Like, I always want to work to be a better person, but the sudden presence of that new number tacked onto the end of the year actually makes me more conscious of working toward that goal. Funny how that works.

I guess I’ve gotten further and further from making resolutions because it just started seeming very sort of…arbitrary? I suppose? Why not make it at the time I recognize the need instead of waiting for a holiday of resolutions to make it?

It may not seem like it, but I’m trying to circle around to a point.

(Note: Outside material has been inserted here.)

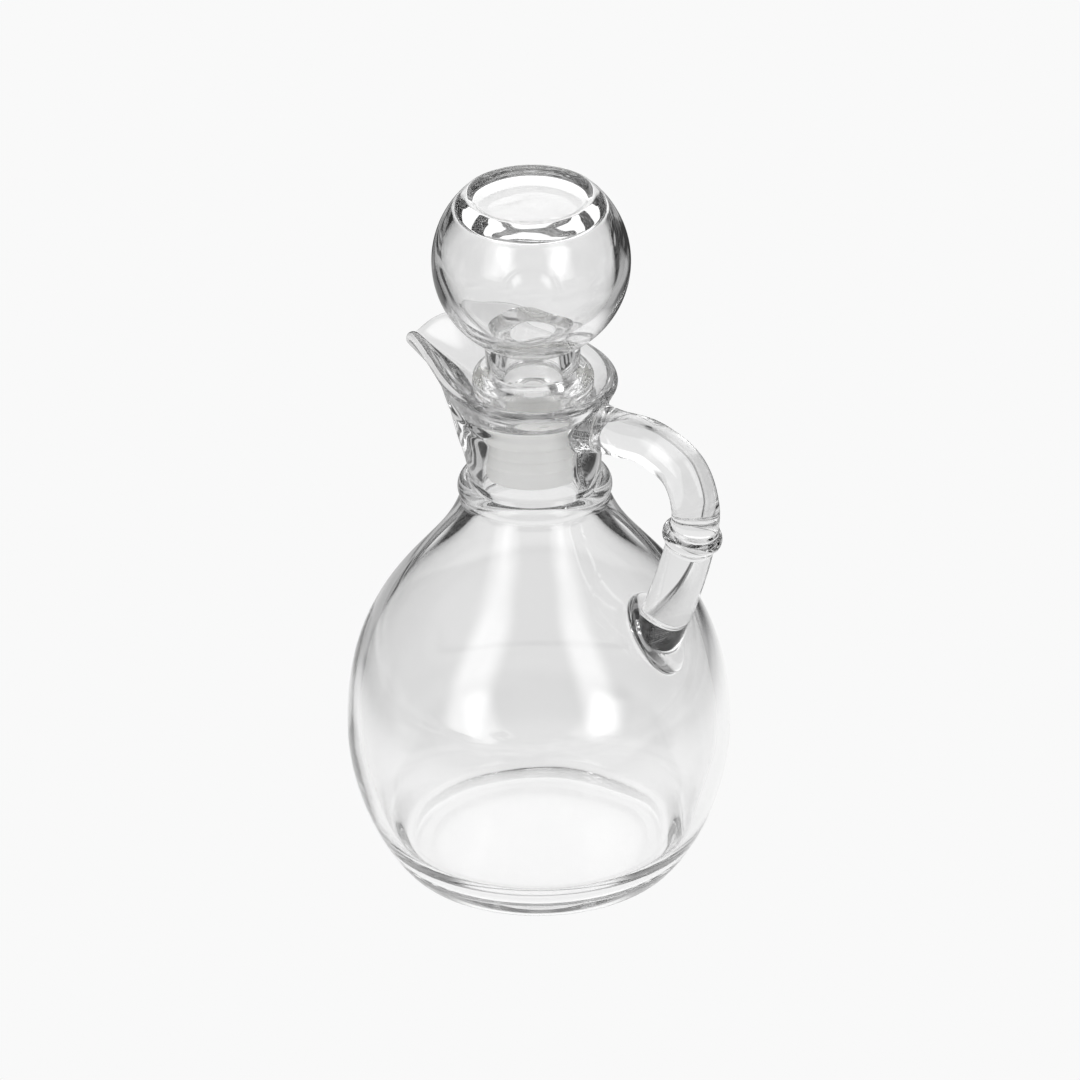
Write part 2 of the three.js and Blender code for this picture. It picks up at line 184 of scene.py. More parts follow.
corners = np.array([(-1, -1, 0), (1, -1, 0), (1, 1, 0), (-1, 1, 0)]) * TABLE_HALF_WIDTH - [0, 0, TABLE_GAP]
table = mesh_piece("light_table", corners, [(0, 1, 2, 3)], light_table_acrylic())


# The studio above the table is dim, with a tall soft box on each side of the camera and a pale sweep
# behind the cruet. The boxes' reflections draw the two upright bands on the bottle, and the dim room
# between them its dark edges.
CEILING_GLOWS, CEILING_ANGLES = (0.03, 0.4), (14.0, 34.0)
HORIZON_GLOW, HORIZON_ANGLES = 0.8, (10.0, 34.0)
ROOM_FILL = 1.0
PALE_BACKDROP = "#f9f9f9"
NO_TINT = (1.0, 1.0, 1.0, 1.0)
# Least share of a direction along a panel's axis, which keeps the slopes finite beside and behind it
LEAST_AHEAD = 0.02
PANELS = (
    # azimuth from the camera, elevation, half width, half height, soft edge (all degrees), strength
    (-47.0, 27.0, 11.5, 29.0, 13.0, 2.8),
    (40.0, 27.0, 9.5, 29.0, 12.0, 2.8),
    # the pale sweep behind the cruet
    (180.0, 24.0, 26.0, 34.0, 12.0, 1.2),
)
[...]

I don’t like a lot of things about the person I behaved as in 2011. There are things I wish that I had handled differently. There are definitely times when I would have been a better partner, friend, daughter, aunt, sister, worker, student. There are times that I used fear and uncertainty as an excuse to brick and mortar people out of my heart and head. There are words that slipped out of my mouth that surprised even me once they hit the air.

Added to that cord of wood, though? I don’t like the way I have treated myself. I don’t like that I gave up on things, I don’t like that I allowed myself to be deceived, I don’t like that I walk around as though I do not deserve any sort of respect or kindness. And I don’t like this emptiness that I keep expecting another human to fill when, in reality, I’m the only one with a shovel, standing next to a perfectly sized for me pile of dirt. And no matter how hard and pushy I get, trying to hand that shovel off to someone else to do the dirty work, it won’t happen. They can’t accept it, because I’m the only one who can roll up her sleeves and fill it.

Sounds like a lot of work to do alone, but I think I’m up for the challenge. So thanks, new number, for forcing me to, once again, sit down in my own pile of mud and really take a look at me. Maybe resolutions aren’t such a bad idea after all.